Bir film müziği kralı olmadan önce, Vangelis, 60’ların sonundaki özgürlüğün bir kutlaması olarak başlayan ve Salvador Dalí’nin katedralleri suaygırlarıyla bombalamakla tehdit etmesiyle biten bu kült klasiği yaptı.

Salvador Dalí tuhaflığa yabancı değildi. İspanyol ressam ve kendi kendini tayin eden dahi, bir zamanlar Tonight Show‘da bir gergedanla ortaya çıktı. Çekirgeler onu fena halde korkuturdu. Kötü ruhları savuşturmak için rutin olarak ” dalgaların karaya attığı odun”un etrafından dolanırdı.

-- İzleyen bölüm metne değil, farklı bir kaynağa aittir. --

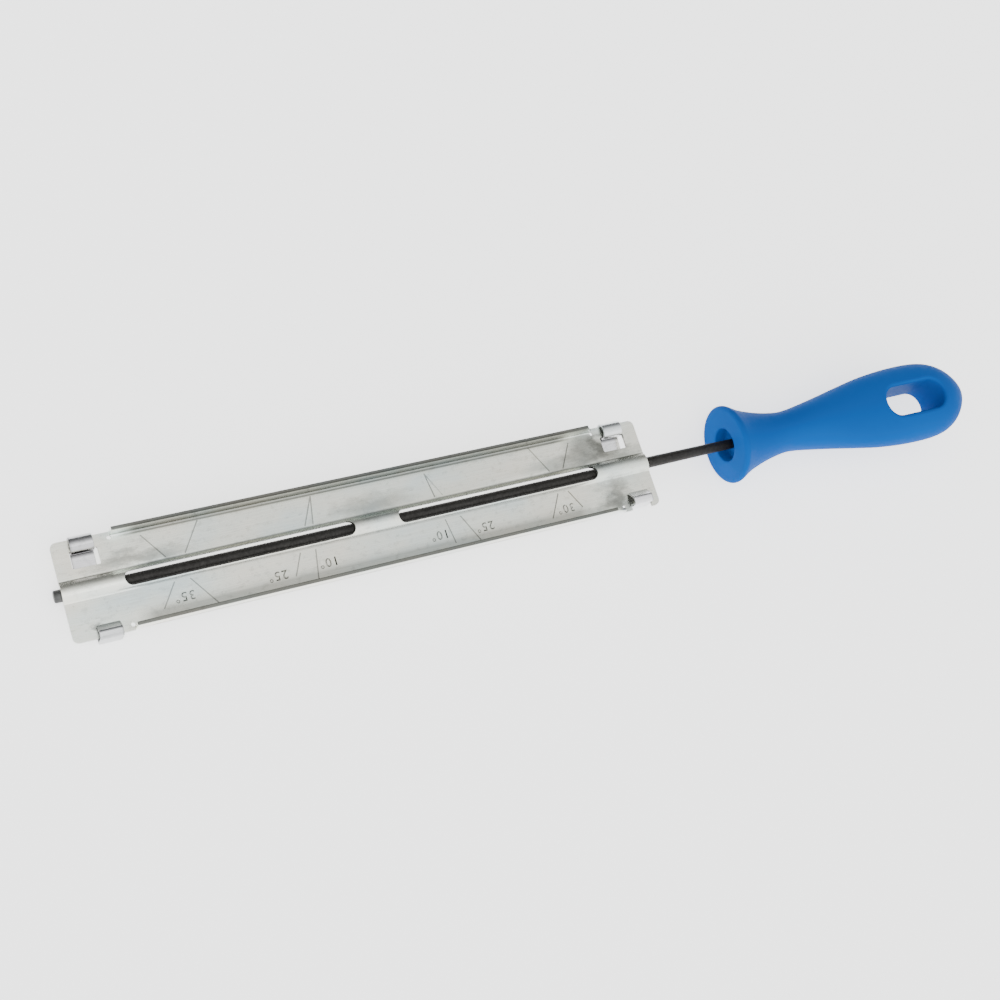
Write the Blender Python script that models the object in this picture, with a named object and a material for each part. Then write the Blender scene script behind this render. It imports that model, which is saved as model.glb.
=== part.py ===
"""Chainsaw file guide: a folded plate that holds a round file under a hollow ridge.

Two spring clips hinge on the far edge of the plate, pass under the file and hook over
the near edge. The file slides out to the right when the clips are open, and carries a
plastic handle on its tang.

Axes: X runs along the file, from its tip towards the handle; +Y is the hinge edge of the
plate; +Z is up, the side with the angle lines. The origin is the centre of the foot of
the box around the whole tool. Metres.
"""
import math

import bmesh
import bpy
from mathutils import Vector

MM = 0.001

# ---- file ----
FILE_R = 2.0            # 4.0 mm (5/32 in) round file
FILE_DROP = 2.2         # file axis below the plate's top face
TIP_X = -2.15           # tip, past the plate's left end
TAPER_X = 208.0         # the file starts to taper here
TANG_END_X = 284.0
TANG_END_R = 0.9
FACE_TANG_R = 1.82      # tang radius where it meets the handle's front face

# ---- plate ----
PLATE_L = 205.0
PLATE_HALF = 16.0
SHEET = 1.2
CORNER_R = 2.0
RIDGE_HALF = 3.3        # half width of the ridge where its arc would meet the top face
RIDGE_H = 1.5
RIDGE_FILLET = 0.8
FLANGE_H = 5.4          # above the top face
BEND_R = 0.6            # inside radius of the flange bend
FAR_FLANGE = (18.4, 187.4)
FAR_RAMP_X = 184.9      # each flange falls away from here to its right end
NEAR_FLANGE = (18.9, 190.6)
NEAR_RAMP_X = 185.4
RAMP_H = 1.5
SLOTS = ((19.2, 94.6), (109.9, 184.8))
SLOT_HALF = 2.45
WINDOW_Y = (6.6, 12.2)
WINDOWS = ((5.1, 13.8), (190.5, 199.7))
NOTCH = (193.85, 201.85, -13.7)      # cut in the near edge for the right hook
RELIEF_R = 0.7          # round relief at each end of a flange bend

CUT_Z = (-4.0, 4.0)     # the plate's cutters reach past both of its faces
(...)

New York’taki bir partide, Cher‘i garip şekilli bir yapay penis ile memnun etmeyi teklif etti. Yine de tüm bunlar, Yunan dörtlüsü Aphrodite’s Child‘ın 1972 albümü 666’nın yayınlanmasına eşlik edecek büyük planına kıyasla Sürrealist bir ön sevişme gibi görünüyordu.

Dalí’nin planı, Barselona’da sadece birkaç yerel çoban tarafından tanık olunan ve daha sonra tüm bunların muhteşemliğini insanlara iletecek olan bir ‘olay’ sahnelemekti. Sokaklarda, Nazi üniformalı askerlerin eşlik ettiği, 24 saat boyunca 666’yı çalan hoparlörler olacaktı.

Yüzlerce canlı kuğu, Gaudi’nin ünlü Sagrada Familia’sının önüne akın edecekti, karınlarına yerleştirilmiş dinamit çubukları, “özel efektlerle ağır çekimde” patlamaya hazır olacaktı. Donanma uçakları tepelerinde kükreyecekti, pilotlarına mühimmatlarını büyük katedrale boşaltmaları talimatı verilecekti. Bomba yoktu ama bunun yerine binayı filler, su aygırları, balinalar ve evet, şemsiye taşıyan başpiskoposlarla bombalayacaklardı.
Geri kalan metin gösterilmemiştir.